Referring to the earlier decision on the commission, Goldstein added: “Hopefully we can agree on two things tonight.”
The council voted unanimously (on a motion by Morgan, seconded by Michael O’Brien) to adopt the declaration drafted by Ewing. Brown said she “plugged [her] nose” in voting yes—not because of the action itself but because of the circumstances.
“The mayor talked about this not doing anything,” Brown told the CN&R. “The reality is Chico declaring a shelter crisis may not have meant that we used city land to build any sort of shelter in the past; it did enable Chico-based nonprofit organizations to receive funding from the state that has absolutely had a major impact on the programs in our community that serve the unsheltered population. So that’s blatantly false.
“There seems to be a tone that we’re being forced to take this action in the name of strategy. The reality is our strategy should have always included the resources and tools that a shelter crisis declaration gives us [as a city] and gives service providers.”
Additionally, one service provider, CHAT, got a direct boost from the city in the form of approximately $40,000. Councilwoman Deepika Tandon requested the city waive sewer connection fees, projected at $41,545. City Manager Mark Orme recommended a fund allocation for the project, rather than a waiver that Morgan cautioned could establish a precedent.
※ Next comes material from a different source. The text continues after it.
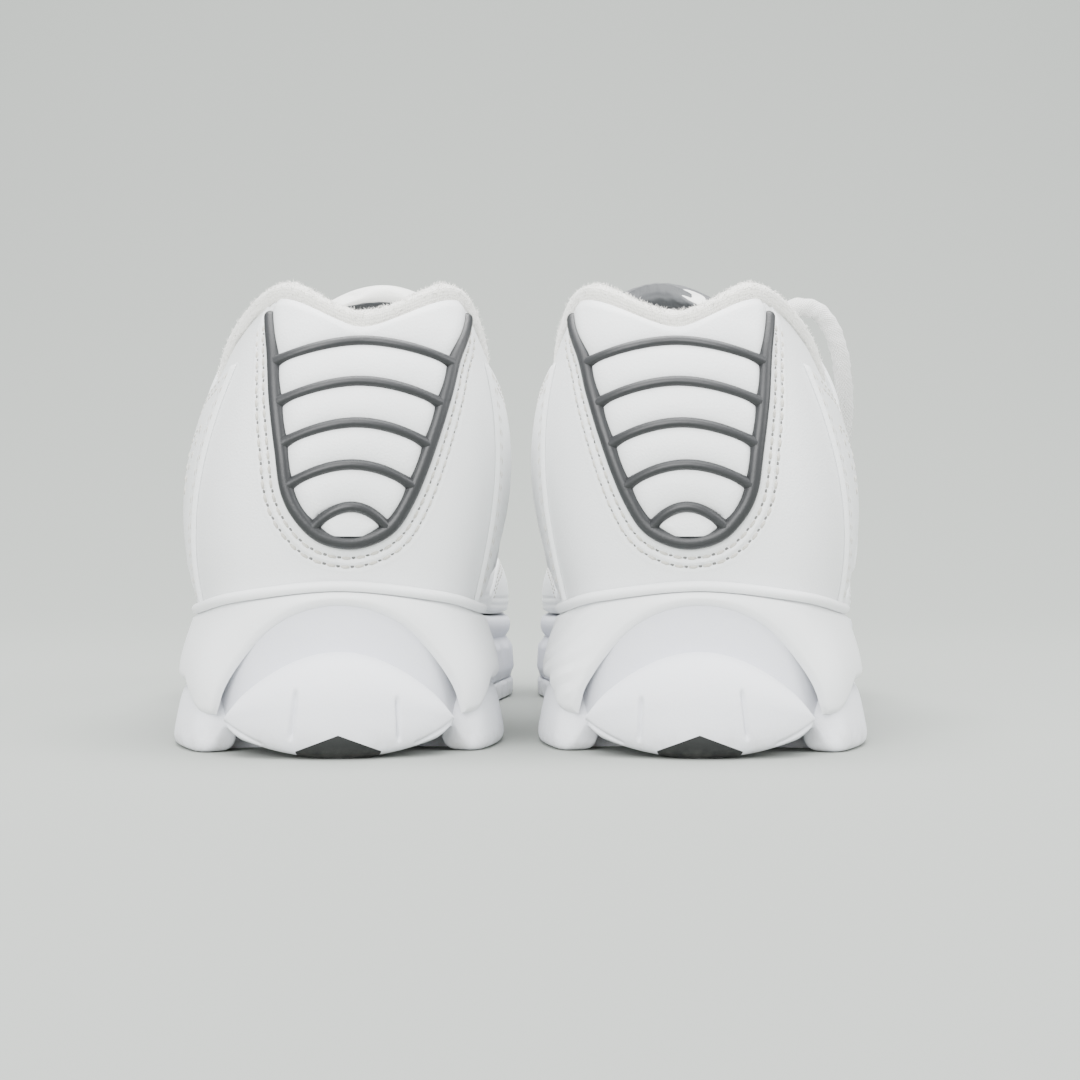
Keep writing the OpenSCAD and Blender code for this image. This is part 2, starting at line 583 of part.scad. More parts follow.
module aglets(side) color("gainsboro") {
    aglet(side, true);
    aglet(side, false);
}

// The pair stands with its middle over the origin: these are its rear and front ends.
function turned_y(p) = -p[0] * sin(toe_out) + p[1] * cos(toe_out);
pair_rear = bumper_back * (cos(toe_out) - 1);
pair_front = max([for (p = plan(sole_flare)) turned_y(p)]);
module in_place(side) {
    mirror([side == "left" ? 1 : 0, 0, 0])
        translate([pair_pitch / 2, -(pair_rear + pair_front) / 2, 0])
            rotate([0, 0, -toe_out]) children();
}
module piece(side, name) in_place(side) {
    if (name == "outsole_heel") outsole_heel();
    if (name == "outsole_inlay") outsole_inlay();
    if (name == "outsole_fore") outsole_fore();
    if (name == "midsole_rear") midsole_rear();
    if (name == "midsole_fore") midsole_fore();
    if (name == "heel_cradle") heel_cradle();
    if (name == "shank") shank();
    if (name == "insole_board") insole_board();
    if (name == "sockliner") sockliner();
    if (name == "heel_counter") heel_counter();
    if (name == "lining") lining();
    if (name == "toe_lining") toe_lining();
    if (name == "heel_quarter") heel_quarter();
    if (name == "quarter_lateral") quarter_lateral();
    if (name == "quarter_medial") quarter_medial();
    if (name == "eyestay") eyestay();
    if (name == "vamp_crease") vamp_crease();
    if (name == "vamp_front") vamp_front();
    if (name == "toe_cap") toe_cap();
    if (name == "heel_pad") heel_pad();
    if (name == "heel_clip") heel_clip();
    if (name == "collar") collar();
    if (name == "tongue_base") tongue_base();
    if (name == "tongue_top") tongue_top();
    if (name == "eyelets") eyelets();
    if (name == "lace") lace();
    if (name == "lace_knot") lace_knot();
    if (name == "lace_bow_lateral") bow(side, true);
    if (name == "lace_bow_medial") bow(side, false);
    if (name == "aglets") aglets(side);
}
piece("left", "outsole_heel");  // left_outsole_heel
piece("left", "outsole_inlay");  // left_outsole_inlay
piece("left", "outsole_fore");  // left_outsole_fore
piece("left", "midsole_rear");  // left_midsole_rear
piece("left", "midsole_fore");  // left_midsole_fore
piece("left", "heel_cradle");  // left_heel_cradle
piece("left", "shank");  // left_shank
piece("left", "insole_board");  // left_insole_board
piece("left", "sockliner");  // left_sockliner
piece("left", "heel_counter");  // left_heel_counter
piece("left", "lining");  // left_lining
piece("left", "toe_lining");  // left_toe_lining
piece("left", "heel_quarter");  // left_heel_quarter
piece("left", "quarter_lateral");  // left_quarter_lateral
piece("left", "quarter_medial");  // left_quarter_medial
piece("left", "eyestay");  // left_eyestay
piece("left", "vamp_crease");  // left_vamp_crease
piece("left", "vamp_front");  // left_vamp_front
piece("left", "toe_cap");  // left_toe_cap
piece("left", "heel_pad");  // left_heel_pad
piece("left", "heel_clip");  // left_heel_clip
piece("left", "collar");  // left_collar
piece("left", "tongue_base");  // left_tongue_base
piece("left", "tongue_top");  // left_tongue_top
piece("left", "eyelets");  // left_eyelets
piece("left", "lace");  // left_lace
piece("left", "lace_knot");  // left_lace_knot
piece("left", "lace_bow_lateral");  // left_lace_bow_lateral
piece("left", "lace_bow_medial");  // left_lace_bow_medial
piece("left", "aglets");  // left_aglets
piece("right", "outsole_heel");  // right_outsole_heel
piece("right", "outsole_inlay");  // right_outsole_inlay
piece("right", "outsole_fore");  // right_outsole_fore
piece("right", "midsole_rear");  // right_midsole_rear
piece("right", "midsole_fore");  // right_midsole_fore
piece("right", "heel_cradle");  // right_heel_cradle
piece("right", "shank");  // right_shank
piece("right", "insole_board");  // right_insole_board
piece("right", "sockliner");  // right_sockliner
piece("right", "heel_counter");  // right_heel_counter
piece("right", "lining");  // right_lining
piece("right", "toe_lining");  // right_toe_lining
piece("right", "heel_quarter");  // right_heel_quarter
piece("right", "quarter_lateral");  // right_quarter_lateral
piece("right", "quarter_medial");  // right_quarter_medial
piece("right", "eyestay");  // right_eyestay
piece("right", "vamp_crease");  // right_vamp_crease
piece("right", "vamp_front");  // right_vamp_front
piece("right", "toe_cap");  // right_toe_cap
piece("right", "heel_pad");  // right_heel_pad
piece("right", "heel_clip");  // right_heel_clip
piece("right", "collar");  // right_collar
piece("right", "tongue_base");  // right_tongue_base
piece("right", "tongue_top");  // right_tongue_top
piece("right", "eyelets");  // right_eyelets
piece("right", "lace");  // right_lace
piece("right", "lace_knot");  // right_lace_knot
piece("right", "lace_bow_lateral");  // right_lace_bow_lateral
piece("right", "lace_bow_medial");  // right_lace_bow_medial
piece("right", "aglets");  // right_aglets
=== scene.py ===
import math
import bmesh
import bpy
import numpy as np
from mathutils import Matrix


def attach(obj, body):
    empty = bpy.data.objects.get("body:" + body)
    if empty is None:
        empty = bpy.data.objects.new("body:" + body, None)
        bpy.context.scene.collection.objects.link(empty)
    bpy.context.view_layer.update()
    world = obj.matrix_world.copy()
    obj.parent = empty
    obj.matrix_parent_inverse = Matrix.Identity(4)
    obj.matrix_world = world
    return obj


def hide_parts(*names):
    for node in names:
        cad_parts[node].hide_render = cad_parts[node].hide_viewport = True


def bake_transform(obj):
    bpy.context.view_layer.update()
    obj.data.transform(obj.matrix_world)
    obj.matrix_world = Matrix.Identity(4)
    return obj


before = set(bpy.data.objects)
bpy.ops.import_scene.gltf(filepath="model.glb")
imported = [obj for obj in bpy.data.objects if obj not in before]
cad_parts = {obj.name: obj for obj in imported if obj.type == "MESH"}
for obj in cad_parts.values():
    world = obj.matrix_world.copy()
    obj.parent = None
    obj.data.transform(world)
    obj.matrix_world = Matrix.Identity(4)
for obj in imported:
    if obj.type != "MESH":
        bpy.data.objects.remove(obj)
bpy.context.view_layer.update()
MM = 0.001

# --- Camera -------------------------------------------------------------------------------
# The pair is seen level and straight from behind, from half a metre off, at ankle height.

camera_data = bpy.data.cameras.new("camera")
camera_data.lens = 72
camera_data.sensor_width = 36
camera_data.clip_start = 0.01
camera = bpy.data.objects.new("camera", camera_data)
camera.location = (0.0044, -0.5824, 0.046)
camera.rotation_euler = (math.radians(90), 0, 0)
bpy.context.scene.collection.objects.link(camera)
bpy.context.scene.camera = camera

# --- Laces: the free loops and ends of the bow ----------------------------------------------
# Soft oval cotton laces, 5.5 mm wide, tied in a bow over the top eyelets. The routes are the
# CAD model's own; the right shoe's outer loop stands up beside the ankle and falls outwards.

SIDES = ("left", "right")
TOE_OUT = math.radians(4.1)
HALF_PITCH = 37.7
BACK_TO_MIDDLE = 132.4035
HEEL_LIFT = 36
LACE_WIDE = 5.5
LACE_THICK = 4.6


def placed(points, side):
    """From a shoe's own frame, in millimetres, to the row frame in metres."""
    p = np.atleast_2d(np.asarray(points, float))
    x, y = p[:, 0], p[:, 1]
    out = np.stack([HALF_PITCH + x * math.cos(TOE_OUT) + y * math.sin(TOE_OUT),
                    -BACK_TO_MIDDLE - x * math.sin(TOE_OUT) + y * math.cos(TOE_OUT),
                    p[:, 2]], 1) * MM
    if side == "left":
        out[:, 0] *= -1
    return out


def spot(x, y, z, side):
    return tuple(placed([x, y, z], side)[0])


def curve_at(knots, t, before=None, after=None):
    """A smooth line's value at real indices t, passing through its knots."""
    knots = np.asarray(knots, float)
    before = knots[0] if before is None else before
    after = knots[-1] if after is None else after
    full = np.concatenate([[before], knots, [after]])
    t = np.asarray(t, float)
    i = np.clip(np.floor(t).astype(int), 0, len(knots) - 2)
    f = t - i
    if knots.ndim > 1:
        f = f[..., None]
    a, b, c, d = full[i], full[i + 1], full[i + 2], full[i + 3]
    return 0.5 * (2 * b + (c - a) * f + (2 * a - 5 * b + 4 * c - d) * f ** 2
                  + (3 * b - a - 3 * c + d) * f ** 3)


def smoothed(route, steps):
    return curve_at(route, np.linspace(0, len(route) - 1, steps * (len(route) - 1) + 1))


def unit(a):
    return a / np.maximum(np.linalg.norm(a, axis=-1, keepdims=True), 1e-9)


def smooth_step(x):
    x = np.clip(x, 0, 1)
    return x * x * (3 - 2 * x)


def mix(a, b, t):
    return a + (b - a) * t


def arc(points):
    """Length along a line at each of its points."""
    steps = np.linalg.norm(np.diff(points, axis=0), axis=1)
    return np.concatenate([[0], np.cumsum(steps)])


def finish_mesh(name, bm, side, wall=0, sharp=50):
    """Welds doubles, turns the left shoe's mirrored faces the right way, and gives a wall."""
    bmesh.ops.remove_doubles(bm, verts=bm.verts, dist=1e-7)
    bmesh.ops.dissolve_degenerate(bm, edges=bm.edges, dist=1e-7)
    if side == "left":
        bmesh.ops.reverse_faces(bm, faces=bm.faces)
    mesh = bpy.data.meshes.new(name)
    bm.to_mesh(mesh)
    bm.free()
    piece = bpy.data.objects.new(name, mesh)
    bpy.context.scene.collection.objects.link(piece)
    if wall:
        shell_wall = piece.modifiers.new("wall", "SOLIDIFY")
        shell_wall.thickness = wall * MM
        shell_wall.offset = -1
        held = bpy.context.evaluated_depsgraph_get()
        solid = bpy.data.meshes.new_from_object(piece.evaluated_get(held))
        piece.modifiers.clear()
        piece.data = solid
        solid.name = name
    piece.data.shade_smooth()
    piece.data.set_sharp_from_angle(angle=math.radians(sharp))
    return piece


def grid_piece(name, side, columns, rows, place, uv_mm=(1, 1), **finish):
    """A surface from a grid whose points place(s, t) moves; s and t run from 0 to 1."""
    bm = bmesh.new()
    bmesh.ops.create_grid(bm, x_segments=columns, y_segments=rows, size=0.5)
    uv = bm.loops.layers.uv.new("UVMap")
    bm.verts.ensure_lookup_table()
    flat = np.array([v.co[:2] for v in bm.verts]) + 0.5
    points = placed(place(flat[:, 0], flat[:, 1]), side)
    for face in bm.faces:
        for loop in face.loops:
            s, t = flat[loop.vert.index]
            loop[uv].uv = (s * uv_mm[0], t * uv_mm[1])
    for vert, p in zip(bm.verts, points):
        vert.co = p
    return finish_mesh(name, bm, side, **finish)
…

The council agreed unanimously, though should the cost prove significantly higher, a subsequent vote on the allocation could reverse the decision.
Asked afterward whether she felt this meeting represented a unique occurrence or the start of a pendulum swing, Brown replied: “I want to think that doing the right thing, the evidence-based thing, is the North Star for people who make decisions on policy. It has been stated many times publicly by members of this council that getting out of litigation has been their priority, their North Star. Once that litigation is over, I can’t say that I have any faith that doing the right thing will be on the top of the priorities list.”